My daughter, might be living half the time with another man from the age of 5-18yrs old. He will access to her for 13 years. I will scrutinize him as much as I need to based on that and if I'm not I will jump and scream.
My intuition tells me that this is a recipe for disaster but I don't function on unvalidated intuition,

I AM going to be concerned and I AM going to care. I frankly don't care if it doesn't make people comfortable or it isn't social convention.

Everybody screams sexual assault stats left-right and center, and I am trying to assess the potential risk (is it 1%, 5%, 50%, 100%) etc.....

I don't trust my ex-wife's judgement very much and her low self-esteem and other issues don't give me the confidence she would take appropriate action, I can see her being the type to deny it, support the guy etc.... That's a personal judgement call based on her personality. I wouldnt say that about other women.

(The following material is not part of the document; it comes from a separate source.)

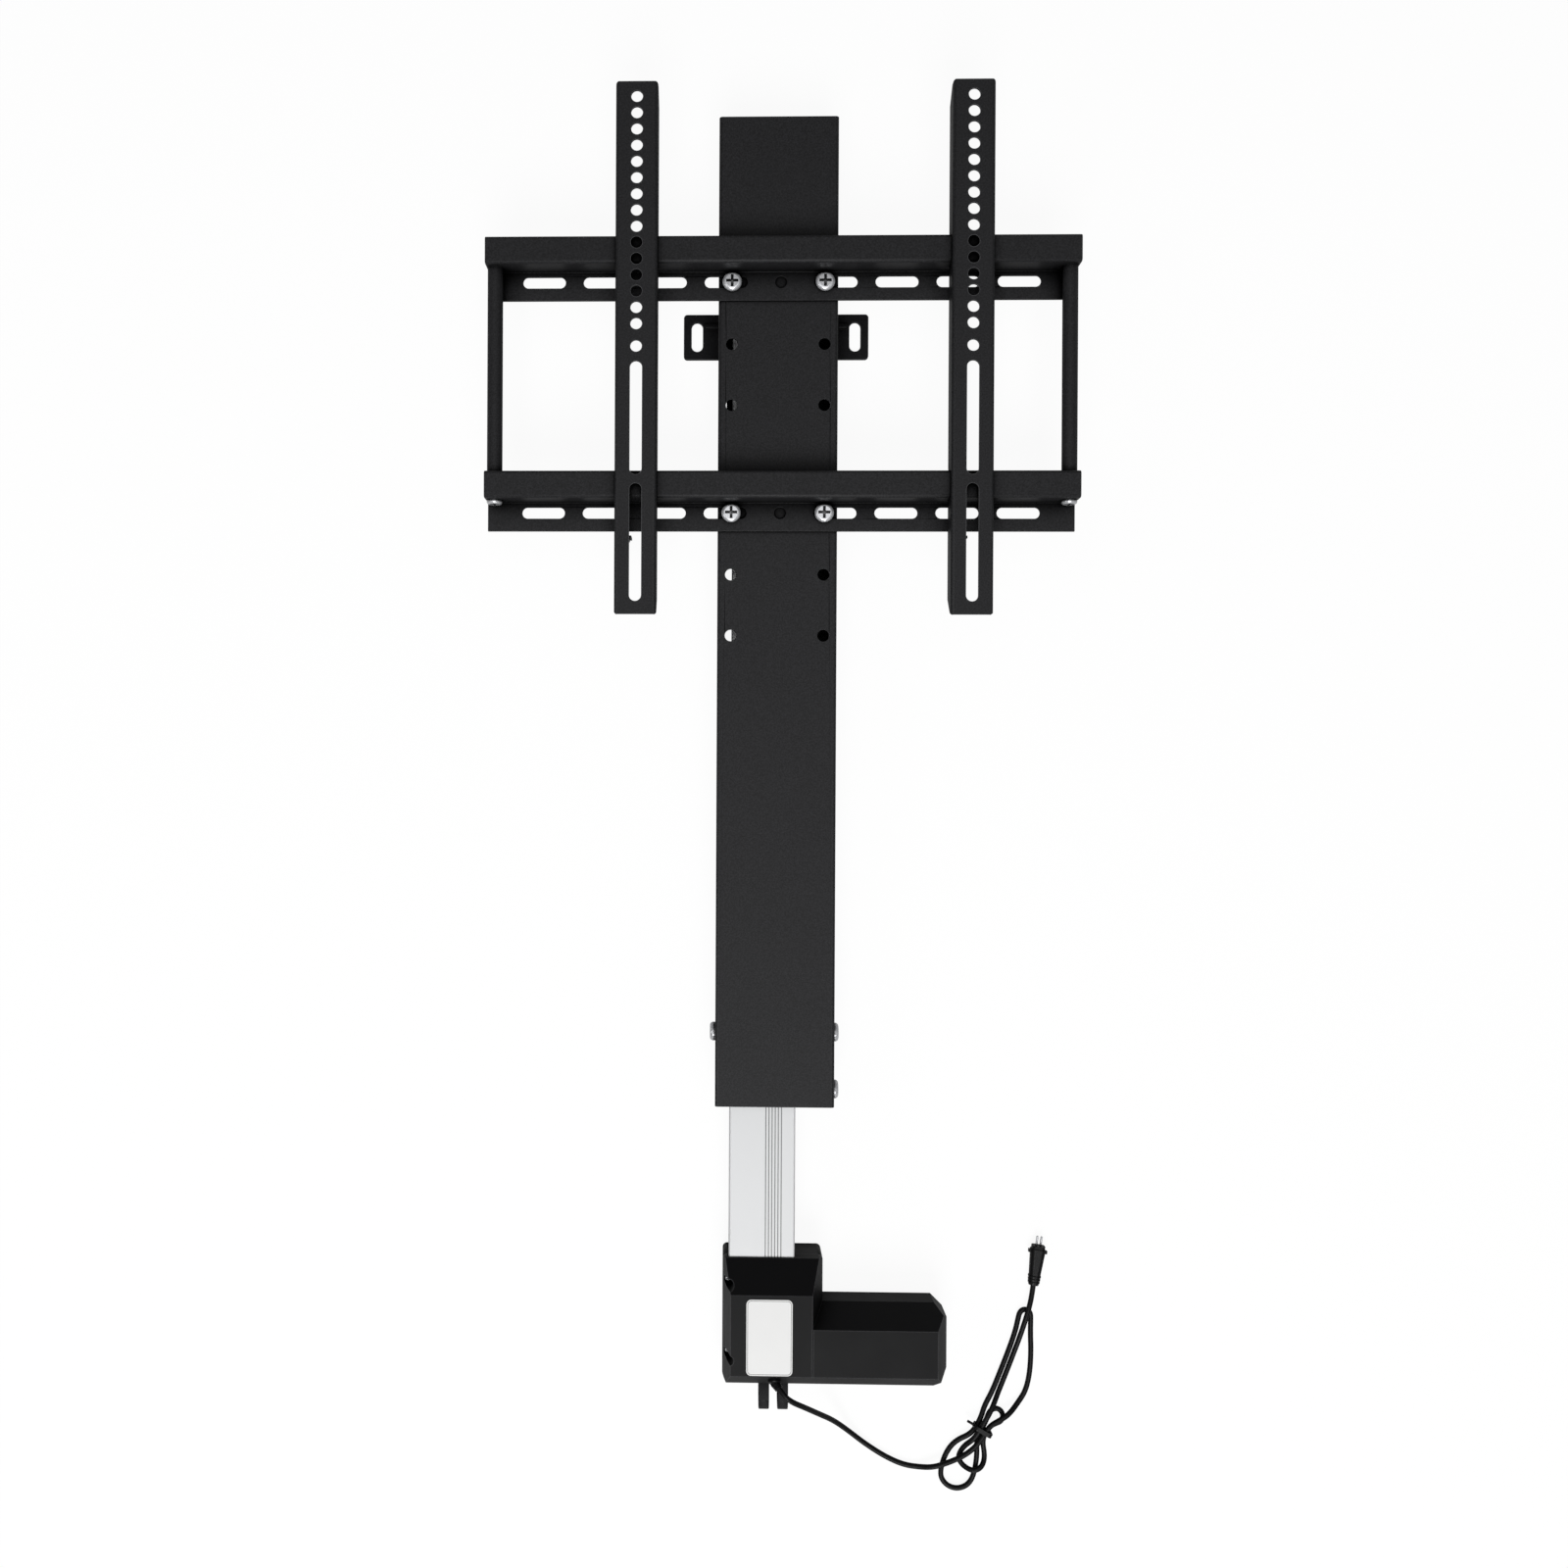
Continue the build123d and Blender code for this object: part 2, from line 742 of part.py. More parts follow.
with BuildPart() as wall_plate:
    with BuildSketch():
        with BuildLine():
            FilletPolyline(
                (lift_x - plate_ear_half, ear_top_y),
                (lift_x - plate_ear_half, ear_bottom_y),
                (lift_x - plate_stem_half, ear_bottom_y),
                (lift_x - plate_stem_half, stem_bottom_y),
                (lift_x + plate_stem_half, stem_bottom_y),
                (lift_x + plate_stem_half, ear_bottom_y),
                (lift_x + plate_ear_half, ear_bottom_y),
                (lift_x + plate_ear_half, ear_top_y),
                close=True,
                radius=plate_corner,
            )
        make_face()
        with Locations((lift_x, ear_middle_y)):
            with GridLocations(ear_slot_spacing, ear_slot_spacing, 2, 1):
                SlotOverall(ear_slot_length, ear_slot_width, rotation=90, mode=Mode.SUBTRACT)
    extrude(amount=plate_thickness)
    # stiffening beads pressed into the ears
    for side in (-1, 1):
        with BuildSketch(Plane.XY.offset(plate_thickness)):
            with Locations((lift_x + side * (bead_outer + bead_inner) / 2, ear_top_y - bead_drop)):
                SlotOverall(bead_outer - bead_inner, bead_width)
        extrude(amount=bead_height)
        top_edges = wall_plate.faces().sort_by(Axis.Z)[-1].edges()
        fillet(top_edges, bead_height * bead_round_share)
    with BuildSketch():
        with Locations(*plate_screw_places):
            Circle(plate_head_d / 2 + slip)
    extrude(amount=plate_head_height, mode=Mode.SUBTRACT)
    with BuildSketch():
        with Locations(*plate_screw_places):
            Circle(plate_screw_d / 2 + slip)
    extrude(amount=plate_thickness, mode=Mode.SUBTRACT)
save(wall_plate, "wall_plate")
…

I don't mind having a good opinion about people in any other instance but when it comes to my kids, I am cautious and prefer to play it safe. That's what Dads are for. I and my ex DO talk to the kids about appropriate touching and what-not and we set boundaries but I am working all the angles.

I think what makes people here uncomfortable is that I am question all your current and future relationships, and nobody likes that. This is Divorce, This is life, make the BEST of it but keep your eyes open.

Last edited by Links17; 03-14-2014 at 05:01 PM.